As I mentioned earlier, romantic entanglements should never occur between coworkers. The minute you cross that line, your romantic relationship will become office gossip. That’s a guaranteed fact. It’s a bad enough situation to date a coworker, but it’s worse if the person you’re dating is in a supervisory/management position over you. Dating a manager or your boss creates the impression that you’re receiving favoritism in your job, even if that’s not the case. For managers dating a subordinate, this looks extremely unprofessional and can dampen your professionalism among colleagues. People also have a tendency to speculate if a “meeting of the minds” is really occurring whenever you have closed door meetings with the manager/subordinate you’re dating. Is that really the kind of office gossip you want attached to your name and professional reputation? I would think most people wouldn’t, but that doesn’t stop them from dating or crossing lines they shouldn’t. I knew a married colleague who cheated on her spouse with a coworker. The affair was not kept on the down low whenever the pair were seen together at the office, creating a high level of buzz that eventually made its way back to her spouse (who filed for divorce). Shortly afterwards, the coworker dumped the soon-to-be divorced colleague. There was also an incident involving a colleague who was a serial dater among the men at the office. When she became pregnant, jokes about which colleague fathered the baby were frequent. Some of the men who dated her were teased ruthlessly by other male colleagues about being a “baby daddy.” As for her, she eventually left the company after realizing her professional reputation was in shreds, and managers did not see her as a serious candidate for promotions. Finally, there was a colleague who thought it was appropriate to have phone sex with a female colleague he was dating one late night at the office. Unfortunately, for him, he was not alone, and a top-level manager who was leaving for the evening walked by, overhearing his little phone interlude. I don’t think I need to state what happened to him. Again, some of these are extreme cases, but it should reinforce a “no dating at the office” policy, even if your company doesn’t have one.

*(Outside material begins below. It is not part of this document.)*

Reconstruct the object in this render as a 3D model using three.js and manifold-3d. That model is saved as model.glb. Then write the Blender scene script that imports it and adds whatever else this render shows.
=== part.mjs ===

As a rule, I keep my professional and personal life completely separate. I keep my personal life so secret that my colleagues don’t know anything about what I do, whom I hang with, who my family is (and if I have one), and where I go when I’m off the clock. I do not talk about my personal life, and I personally don’t care to hear about my coworkers personal lives at the office. When I’m at work, I’m there to do a job. That is, after all, what I’m paid to do. I’m not there to make friends, but that doesn’t mean that I’m not friendly. For me, it is important for me to keep my professional life and personal life in two separate categories, especially after an incident that happened early in my career.

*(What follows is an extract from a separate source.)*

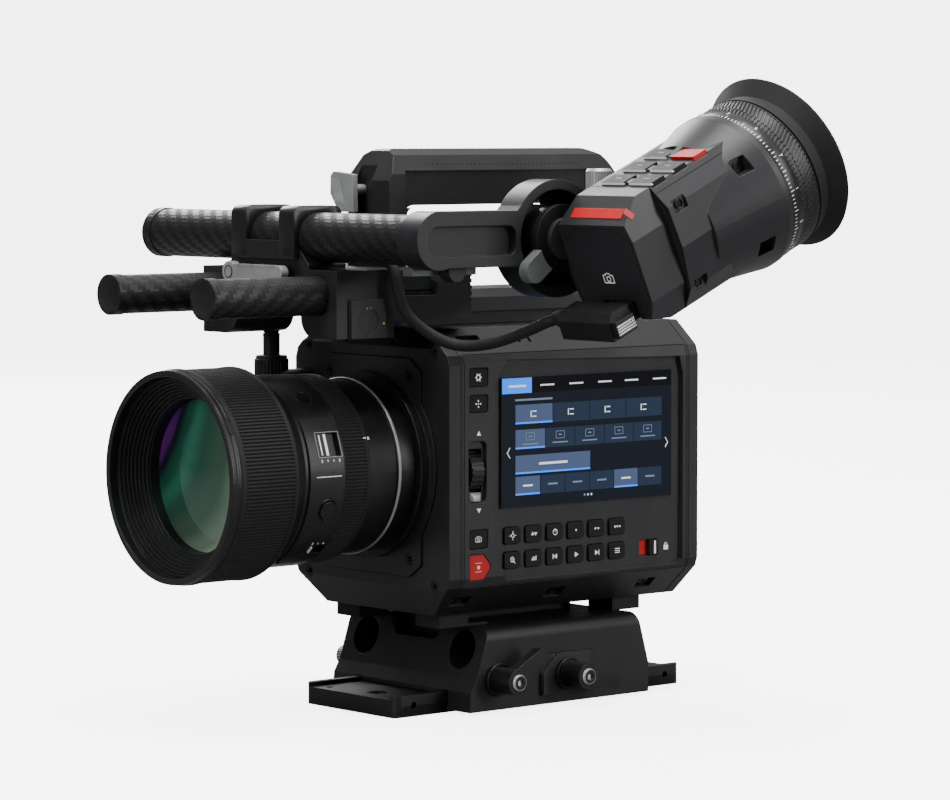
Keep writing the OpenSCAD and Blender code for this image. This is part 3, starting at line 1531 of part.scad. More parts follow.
module focus_switch() {
  f = focus_switch_size;
  low = switch_floor + slip;
  color(silver) on_lens(f[0], f[1])
    block([low, -f[2] + slip, -f[3] + slip], [low + f[6], -f[2] + slip + 2 * f[4], f[3] - slip]);
}
module click_switch() {
  c = click_size;
  low = switch_floor + slip;
  color(rubber) on_lens(c[0], c[1])
    block([low, -c[2] + slip, -c[3] + slip], [low + c[6], -c[2] + slip + 2 * c[4], c[3] - slip]);
}
module hold_button() {
  h = hold_size;
  color(rubber) on_lens(h[0], h[1])
    rod_x(h[2], switch_floor + h[3] + slip, switch_ring[0] + pad_size[0] + h[4] / 2, 0, 0);
}

// Cable and its plug at the camera

module camera_plug() {
  p = plug_size;
  e = plug_ends;
  z = lens_high + p[1];
  y = -body_front - plug_ahead;
  color(rubber) {
    rod_z(p[2], z - e[2], lens_high + e[0], p[0], y);
    rod_z(p[3], lens_high + e[0] - past, lens_high + e[1], p[0], y);
    rod_y(
      camera_port[0], y, -body_front + camera_port[1] - slip,
      p[0] + camera_port[0] - 1.5 * past, z
    );
  }
}

function bezier(a, b, c, t) = (1 - t) * (1 - t) * a + 2 * t * (1 - t) * b + t * t * c;
function middle(i) = (cable_route[i] + cable_route[i + 1]) / 2;
// Points of the smooth route
steps = 3;
smooth_route = concat(
  [cable_route[0]],
  [
    for (i = [1:len(cable_route) - 2], k = [0:steps])
      if (k > 0 || i == 1)
        bezier(middle(i - 1), cable_route[i], middle(i), k / steps)
  ],
  [cable_route[len(cable_route) - 1]]
);
function heading(i) = let (
  d = smooth_route[min(i + 1, len(smooth_route) - 1)] - smooth_route[max(i - 1, 0)]
) d / norm(d);
function ring(i) = let (
  d = heading(i),
  side = cross(d, [0, 1, 0.2]),
  u = side / norm(side),
  v = cross(d, u)
) [
  for (k = [0:cable_sides - 1])
    smooth_route[i] + cable_width / 2 * (
      u * cos(360 * k / cable_sides) + v * sin(360 * k / cable_sides)
    )
];

module viewfinder_cable() {
  n = len(smooth_route);
  points = [for (i = [0:n - 1]) each ring(i)];
  sides = [
    for (i = [0:n - 2], k = [0:cable_sides - 1])
      [
        i * cable_sides + k, i * cable_sides + (k + 1) % cable_sides,
        (i + 1) * cable_sides + (k + 1) % cable_sides, (i + 1) * cable_sides + k
      ]
  ];
  triangles = [for (f = sides) each [[f[0], f[1], f[2]], [f[0], f[2], f[3]]]];
  ends = [
    [for (k = [cable_sides - 1:-1:0]) k],
    [for (k = [0:cable_sides - 1]) (n - 1) * cable_sides + k]
  ];
  color(rubber) polyhedron(points, concat(triangles, ends));
}

dovetail_plate();
base_block();
base_lever();
clamp_pad();
jaw_lever();
foot_pads();
chassis();
front_plate();
mount_plate();
side_panel();
display();
rear_panel();
far_panel();
battery_plate();
sensor_block();
main_board();
fan_rotor();
body_screws();
top_rail();
rod_block();
handle_frame();
handle_grip();
handle_paddle();
lower_rods();
camera_plug();
lens_barrel();
lens_elements();
focus_ring();
aperture_ring();
focus_switch();
hold_button();
click_switch();
menu_key();
focus_key();
still_key();
record_key();
keys_upper_row();
keys_lower_row();
thumb_wheel();
lock_slider();
carriage();
carriage_lever();
cross_rod();
viewfinder_arm();
arm_lever();
tilt_lever();
lock_knob();
viewfinder_front();
viewfinder_shell();
viewfinder_eyepiece();
viewfinder_plug();
dioptre_ring();
eyecup();
finder_key_front_left();
finder_key_front_right();
finder_key_middle_left();
finder_key_middle_right();
finder_key_rear_left();
finder_record_key();
viewfinder_cable();
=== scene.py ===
import bpy
import bmesh
import math
from mathutils import Matrix, Vector


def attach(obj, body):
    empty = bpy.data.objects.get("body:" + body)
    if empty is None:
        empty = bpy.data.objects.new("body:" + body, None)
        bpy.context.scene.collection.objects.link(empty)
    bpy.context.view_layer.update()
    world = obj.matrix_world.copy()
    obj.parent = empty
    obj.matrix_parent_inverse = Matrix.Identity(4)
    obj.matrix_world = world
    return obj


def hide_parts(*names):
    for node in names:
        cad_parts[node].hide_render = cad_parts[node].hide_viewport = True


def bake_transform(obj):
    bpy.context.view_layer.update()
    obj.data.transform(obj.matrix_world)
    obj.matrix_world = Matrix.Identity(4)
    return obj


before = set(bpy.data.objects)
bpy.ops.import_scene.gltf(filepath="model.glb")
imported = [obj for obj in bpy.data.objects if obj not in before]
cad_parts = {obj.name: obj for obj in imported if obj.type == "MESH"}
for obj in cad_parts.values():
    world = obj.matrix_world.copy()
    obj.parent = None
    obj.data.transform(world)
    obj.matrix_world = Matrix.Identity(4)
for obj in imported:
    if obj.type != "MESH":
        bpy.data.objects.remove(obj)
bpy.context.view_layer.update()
mm = 0.001
# main axes in mm: height of the lens and of the side rods, y and z of cross rod and tilt axis, finder's lean
lensHigh = 97.5
rodHigh = 166.3
crossY, crossZ = -107, 188.2
tiltY, tiltZ = -48.7, 188.2
finderLean = 24


# camera and stage

def makeCamera():
    data = bpy.data.cameras.new("photoCamera")
    data.lens = 148.918
    data.sensor_width = 36.0
    data.clip_start = 0.05
    data.clip_end = 50
    holder = bpy.data.objects.new("photoCamera", data)
    bpy.context.scene.collection.objects.link(holder)
    holder.location = (1.20196, -1.04268, 0.22996)
    holder.rotation_euler = (math.radians(90 - 3.961), 0, math.radians(49.362))
    bpy.context.scene.camera = holder
    print("camera placed")


def addSoftbox(name, place, target, size, power):
    data = bpy.data.lights.new(name, "AREA")
    data.shape = "RECTANGLE"
    data.size, data.size_y = size
    data.energy = power
    lamp = bpy.data.objects.new(name, data)
    bpy.context.scene.collection.objects.link(lamp)
    lamp.location = place
    lamp.rotation_euler = (Vector(target) - Vector(place)).to_track_quat("-Z", "Y").to_euler()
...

I once made the mistake of becoming too friendly and personal with some coworkers. When I was promoted, those coworkers, whom I considered friends, eventually treated me differently and even started to trash talk me to others. The things they said got back to me, and I learned very quickly that I made a mistake in allowing that professional barrier to slip and become personal. Of course, I realize many people talk about their coworkers behind their backs, but for me, I took that incident more personally because of my perceived friendship with them. Not one to learn the hard way, I made a vow to never repeat that mistake, and I have remained firm on my belief in not allowing personal friendships to develop with coworkers. By doing this, I removed any personal element out of disagreements or issues I have with coworkers.
Maintaining a strictly business relationship has more pros than the cons for allowing personal relationships to develop with a colleague. It keeps things really simple and uncomplicated if you only have a professional relationship with colleagues. For me, I’ll take keeping things simple any day. There are enough complications in life. Why add one more complication?